__WRITTEN PROBLEM__:
Repeat everything in the material exactly.

[Records]
»»
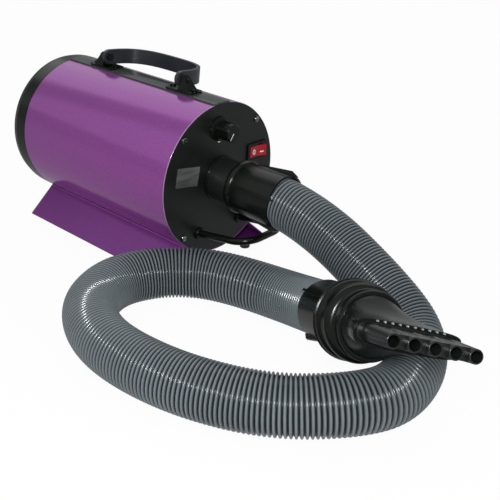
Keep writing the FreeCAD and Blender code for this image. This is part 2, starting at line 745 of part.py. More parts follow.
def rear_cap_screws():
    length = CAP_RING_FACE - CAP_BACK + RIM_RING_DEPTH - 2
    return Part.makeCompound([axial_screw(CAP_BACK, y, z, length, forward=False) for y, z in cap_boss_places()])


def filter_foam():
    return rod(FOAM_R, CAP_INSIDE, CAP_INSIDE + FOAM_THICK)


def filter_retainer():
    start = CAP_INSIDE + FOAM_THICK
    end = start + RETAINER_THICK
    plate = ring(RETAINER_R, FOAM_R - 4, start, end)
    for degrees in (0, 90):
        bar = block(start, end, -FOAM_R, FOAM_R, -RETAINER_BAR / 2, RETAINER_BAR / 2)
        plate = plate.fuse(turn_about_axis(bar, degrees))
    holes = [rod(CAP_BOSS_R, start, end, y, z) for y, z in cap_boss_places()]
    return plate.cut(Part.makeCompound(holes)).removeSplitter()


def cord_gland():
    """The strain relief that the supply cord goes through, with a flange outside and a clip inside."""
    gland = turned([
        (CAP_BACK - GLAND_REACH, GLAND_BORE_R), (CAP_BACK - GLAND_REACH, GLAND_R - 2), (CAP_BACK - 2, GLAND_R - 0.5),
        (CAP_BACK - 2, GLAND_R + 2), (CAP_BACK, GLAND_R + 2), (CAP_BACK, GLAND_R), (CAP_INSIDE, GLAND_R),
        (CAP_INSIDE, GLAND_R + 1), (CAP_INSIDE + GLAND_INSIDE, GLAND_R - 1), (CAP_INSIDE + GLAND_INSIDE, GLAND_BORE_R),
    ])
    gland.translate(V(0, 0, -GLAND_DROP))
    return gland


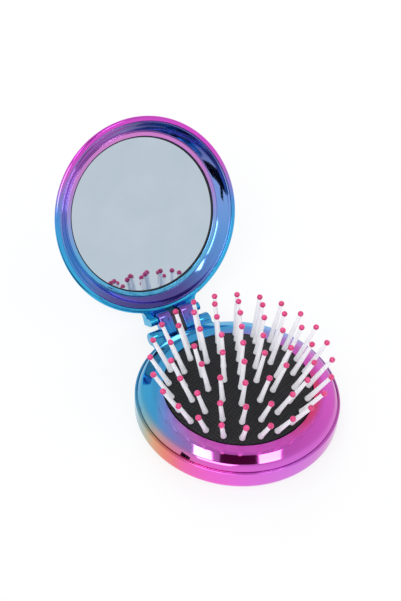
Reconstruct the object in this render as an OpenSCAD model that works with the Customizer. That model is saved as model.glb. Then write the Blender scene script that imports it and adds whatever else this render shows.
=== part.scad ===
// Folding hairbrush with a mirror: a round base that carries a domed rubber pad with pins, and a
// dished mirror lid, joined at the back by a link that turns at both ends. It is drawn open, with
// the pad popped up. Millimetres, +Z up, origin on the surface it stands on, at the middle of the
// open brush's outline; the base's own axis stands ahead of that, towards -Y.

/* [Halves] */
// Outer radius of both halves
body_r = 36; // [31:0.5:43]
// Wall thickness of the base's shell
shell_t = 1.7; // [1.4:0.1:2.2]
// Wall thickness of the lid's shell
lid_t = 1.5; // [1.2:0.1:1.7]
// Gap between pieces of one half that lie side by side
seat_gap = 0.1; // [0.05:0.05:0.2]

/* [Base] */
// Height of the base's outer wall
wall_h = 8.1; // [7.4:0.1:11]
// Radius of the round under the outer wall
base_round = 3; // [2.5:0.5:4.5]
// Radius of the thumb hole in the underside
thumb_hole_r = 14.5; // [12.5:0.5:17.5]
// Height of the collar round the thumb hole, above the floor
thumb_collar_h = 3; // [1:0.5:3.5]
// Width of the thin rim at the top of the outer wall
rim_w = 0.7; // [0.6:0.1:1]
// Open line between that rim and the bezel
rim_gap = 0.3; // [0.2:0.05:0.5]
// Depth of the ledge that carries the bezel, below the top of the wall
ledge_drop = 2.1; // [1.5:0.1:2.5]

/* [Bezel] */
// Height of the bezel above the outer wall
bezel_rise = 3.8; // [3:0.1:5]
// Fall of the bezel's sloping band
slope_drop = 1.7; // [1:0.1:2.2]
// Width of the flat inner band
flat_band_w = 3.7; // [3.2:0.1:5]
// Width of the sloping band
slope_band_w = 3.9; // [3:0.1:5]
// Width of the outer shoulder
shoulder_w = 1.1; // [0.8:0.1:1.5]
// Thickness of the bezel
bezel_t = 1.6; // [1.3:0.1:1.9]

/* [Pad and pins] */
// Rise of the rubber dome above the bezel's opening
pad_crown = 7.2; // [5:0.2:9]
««
__COMPLETE RESPONSE__:
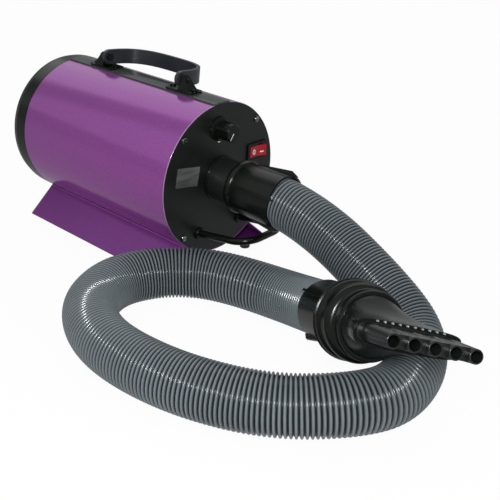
Keep writing the FreeCAD and Blender code for this image. This is part 2, starting at line 745 of part.py. More parts follow.
def rear_cap_screws():
    length = CAP_RING_FACE - CAP_BACK + RIM_RING_DEPTH - 2
    return Part.makeCompound([axial_screw(CAP_BACK, y, z, length, forward=False) for y, z in cap_boss_places()])


def filter_foam():
    return rod(FOAM_R, CAP_INSIDE, CAP_INSIDE + FOAM_THICK)


def filter_retainer():
    start = CAP_INSIDE + FOAM_THICK
    end = start + RETAINER_THICK
    plate = ring(RETAINER_R, FOAM_R - 4, start, end)
    for degrees in (0, 90):
        bar = block(start, end, -FOAM_R, FOAM_R, -RETAINER_BAR / 2, RETAINER_BAR / 2)
        plate = plate.fuse(turn_about_axis(bar, degrees))
    holes = [rod(CAP_BOSS_R, start, end, y, z) for y, z in cap_boss_places()]
    return plate.cut(Part.makeCompound(holes)).removeSplitter()


def cord_gland():
    """The strain relief that the supply cord goes through, with a flange outside and a clip inside."""
    gland = turned([
        (CAP_BACK - GLAND_REACH, GLAND_BORE_R), (CAP_BACK - GLAND_REACH, GLAND_R - 2), (CAP_BACK - 2, GLAND_R - 0.5),
        (CAP_BACK - 2, GLAND_R + 2), (CAP_BACK, GLAND_R + 2), (CAP_BACK, GLAND_R), (CAP_INSIDE, GLAND_R),
        (CAP_INSIDE, GLAND_R + 1), (CAP_INSIDE + GLAND_INSIDE, GLAND_R - 1), (CAP_INSIDE + GLAND_INSIDE, GLAND_BORE_R),
    ])
    gland.translate(V(0, 0, -GLAND_DROP))
    return gland


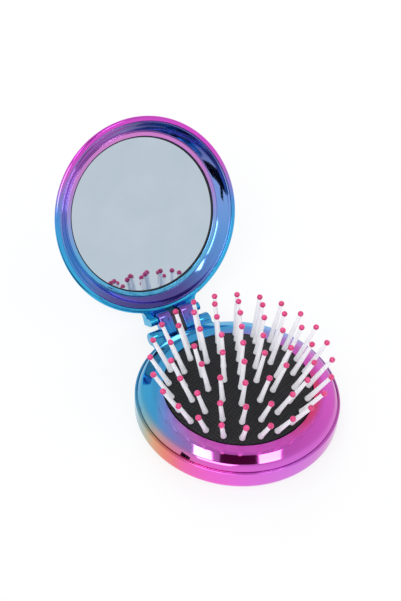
Reconstruct the object in this render as an OpenSCAD model that works with the Customizer. That model is saved as model.glb. Then write the Blender scene script that imports it and adds whatever else this render shows.
=== part.scad ===
// Folding hairbrush with a mirror: a round base that carries a domed rubber pad with pins, and a
// dished mirror lid, joined at the back by a link that turns at both ends. It is drawn open, with
// the pad popped up. Millimetres, +Z up, origin on the surface it stands on, at the middle of the
// open brush's outline; the base's own axis stands ahead of that, towards -Y.

/* [Halves] */
// Outer radius of both halves
body_r = 36; // [31:0.5:43]
// Wall thickness of the base's shell
shell_t = 1.7; // [1.4:0.1:2.2]
// Wall thickness of the lid's shell
lid_t = 1.5; // [1.2:0.1:1.7]
// Gap between pieces of one half that lie side by side
seat_gap = 0.1; // [0.05:0.05:0.2]

/* [Base] */
// Height of the base's outer wall
wall_h = 8.1; // [7.4:0.1:11]
// Radius of the round under the outer wall
base_round = 3; // [2.5:0.5:4.5]
// Radius of the thumb hole in the underside
thumb_hole_r = 14.5; // [12.5:0.5:17.5]
// Height of the collar round the thumb hole, above the floor
thumb_collar_h = 3; // [1:0.5:3.5]
// Width of the thin rim at the top of the outer wall
rim_w = 0.7; // [0.6:0.1:1]
// Open line between that rim and the bezel
rim_gap = 0.3; // [0.2:0.05:0.5]
// Depth of the ledge that carries the bezel, below the top of the wall
ledge_drop = 2.1; // [1.5:0.1:2.5]

/* [Bezel] */
// Height of the bezel above the outer wall
bezel_rise = 3.8; // [3:0.1:5]
// Fall of the bezel's sloping band
slope_drop = 1.7; // [1:0.1:2.2]
// Width of the flat inner band
flat_band_w = 3.7; // [3.2:0.1:5]
// Width of the sloping band
slope_band_w = 3.9; // [3:0.1:5]
// Width of the outer shoulder
shoulder_w = 1.1; // [0.8:0.1:1.5]
// Thickness of the bezel
bezel_t = 1.6; // [1.3:0.1:1.9]

/* [Pad and pins] */
// Rise of the rubber dome above the bezel's opening
pad_crown = 7.2; // [5:0.2:9]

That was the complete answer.